QUESTION: Do I take it correctly from your brief, Mr. Dunne, that your response to the argument that as a practical matter this will mean that in any disparate treatment case there will always be the liquidated damages, that your response to that basically is, yes, so be it? That's --
MR. DUNNE: No, the answer is not yes, so be it, most respectfully, Justice Souter. It is -- as the circuit court observed, it's in the nature of the beast that there would be a greater incidence of the award of liquidated damages in discriminatory treatment cases.
However, when you consider that there are all kinds of alternative means for getting out from the awarding of liquidated damages -- a good faith exception, a mistake, an exemption under the statute, such as was pointed out in both TWA, Thurston, and Richland, there's ample evidence that there will continue to be preserved what this Court called for, and that is, a two-tier liability.

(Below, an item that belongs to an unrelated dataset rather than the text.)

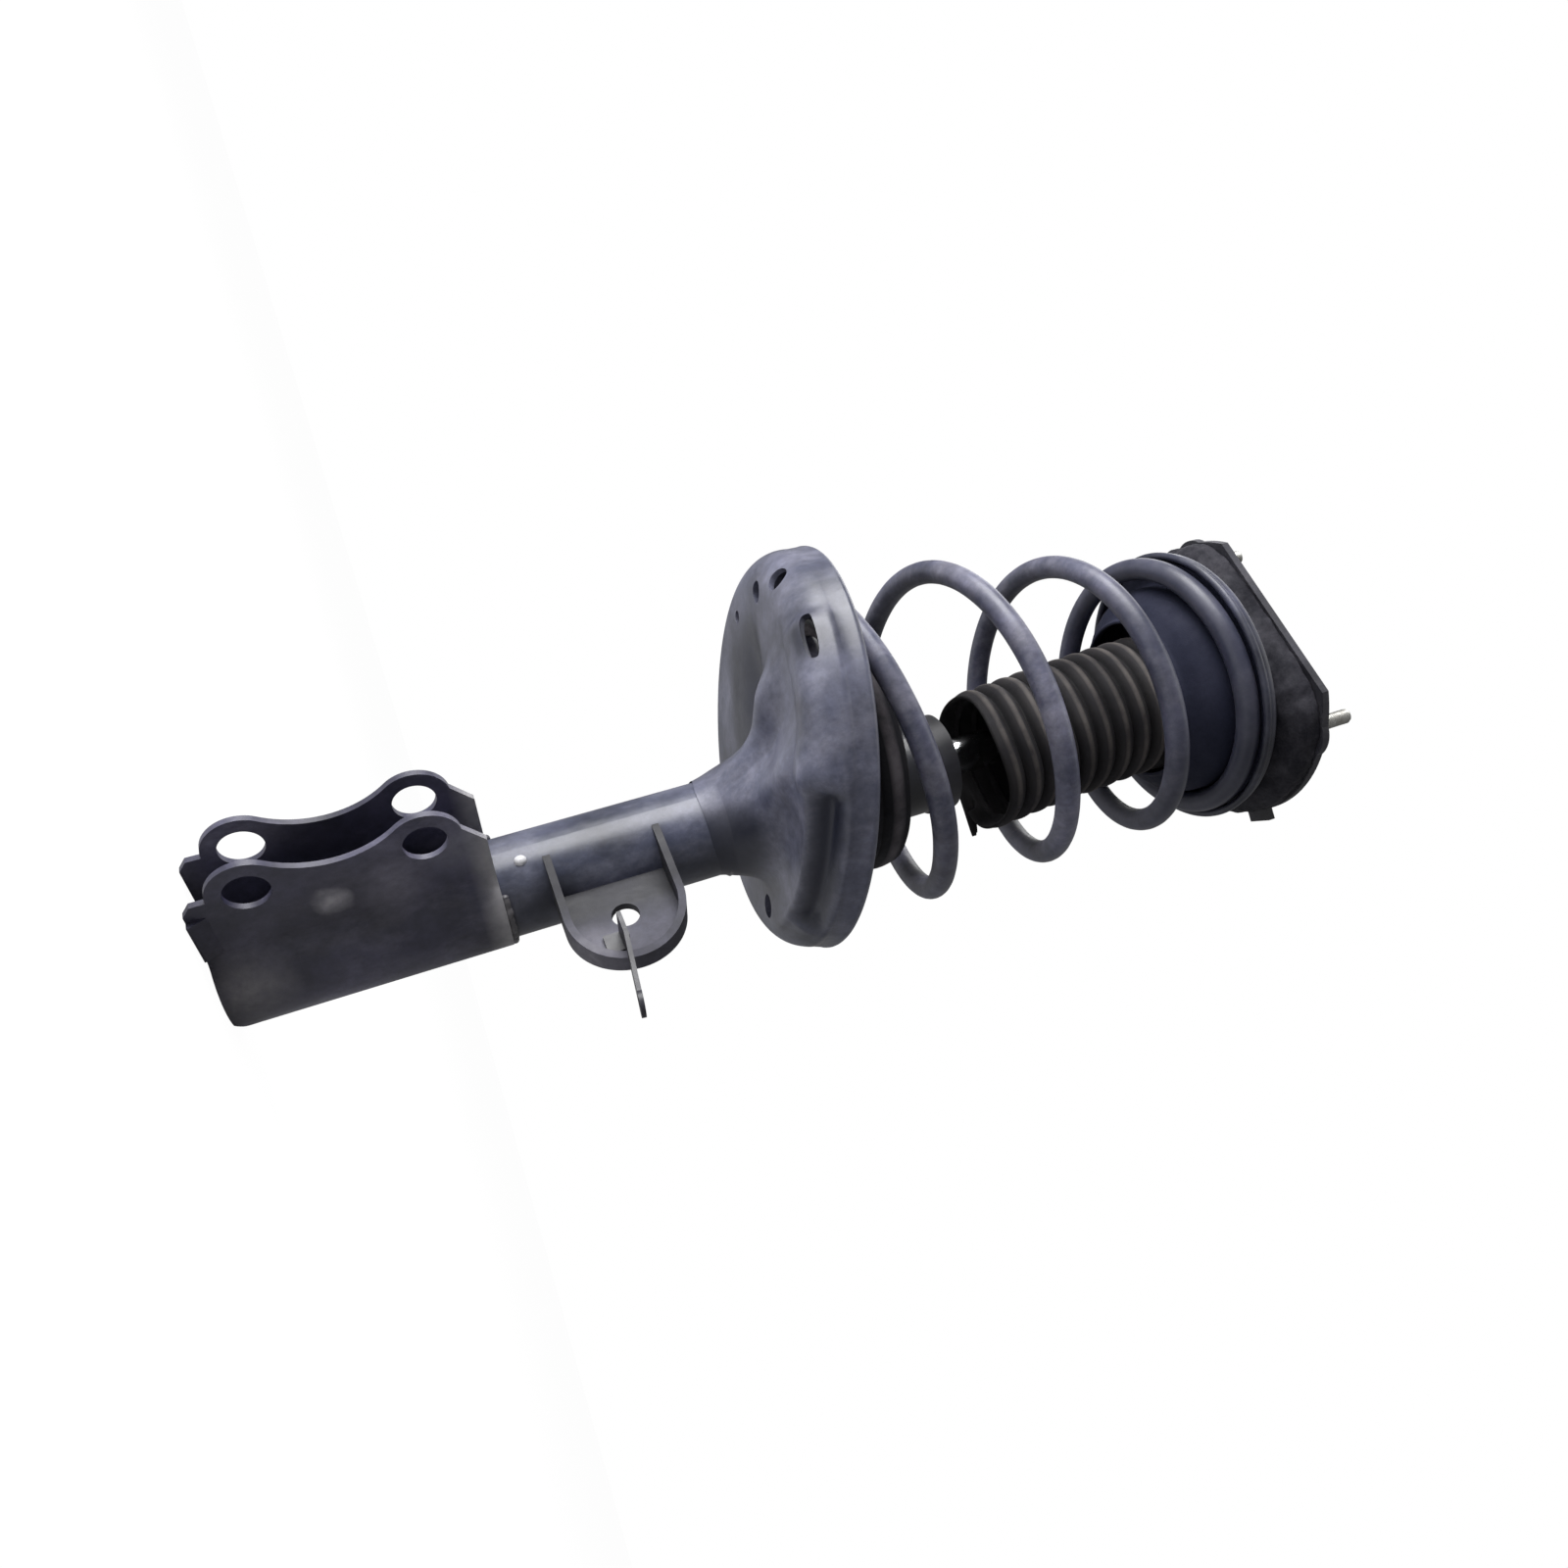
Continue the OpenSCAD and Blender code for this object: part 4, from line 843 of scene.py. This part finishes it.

QUESTION: I'm not sure there's a good faith exception. You intentionally discriminated on the basis of age in good faith. I don't see how there could be a good faith exception.
MR. DUNNE: Oh, well, take the Thurston case. TWA knowingly issued a policy which discriminated on its face, knowingly did, against 60-year-old pilots.
They went to their attorneys. The attorneys said, this is not good, change it. They changed it. They obtained further counsel from their attorneys, and they knew that they were discriminating, but they thought in good faith that their action constituted an exemption from the statute.
So there's a whole panoply of opportunities for an employer to show that despite underlying age discrimination conduct he should be exempt from the liquidated damages.
I think that's an important factor, and I think as this Court observed yesterday in the Roland v. California case, despite the fact that there were a series of circuit court decisions interpreting the statute in different manners, the statute clearly did not provide that in Thurston.
The Congress was very clear when it said, willfulness is the standard, not the standard as set forth as this Court did under 1983.
Thank you very much, Your Honor.
CHIEF JUSTICE REHNQUIST: Thank you, Mr. Dunne. The case is submitted.
(Whereupon, at 1:12 p.m., the case in the above-entitled matter was submitted.)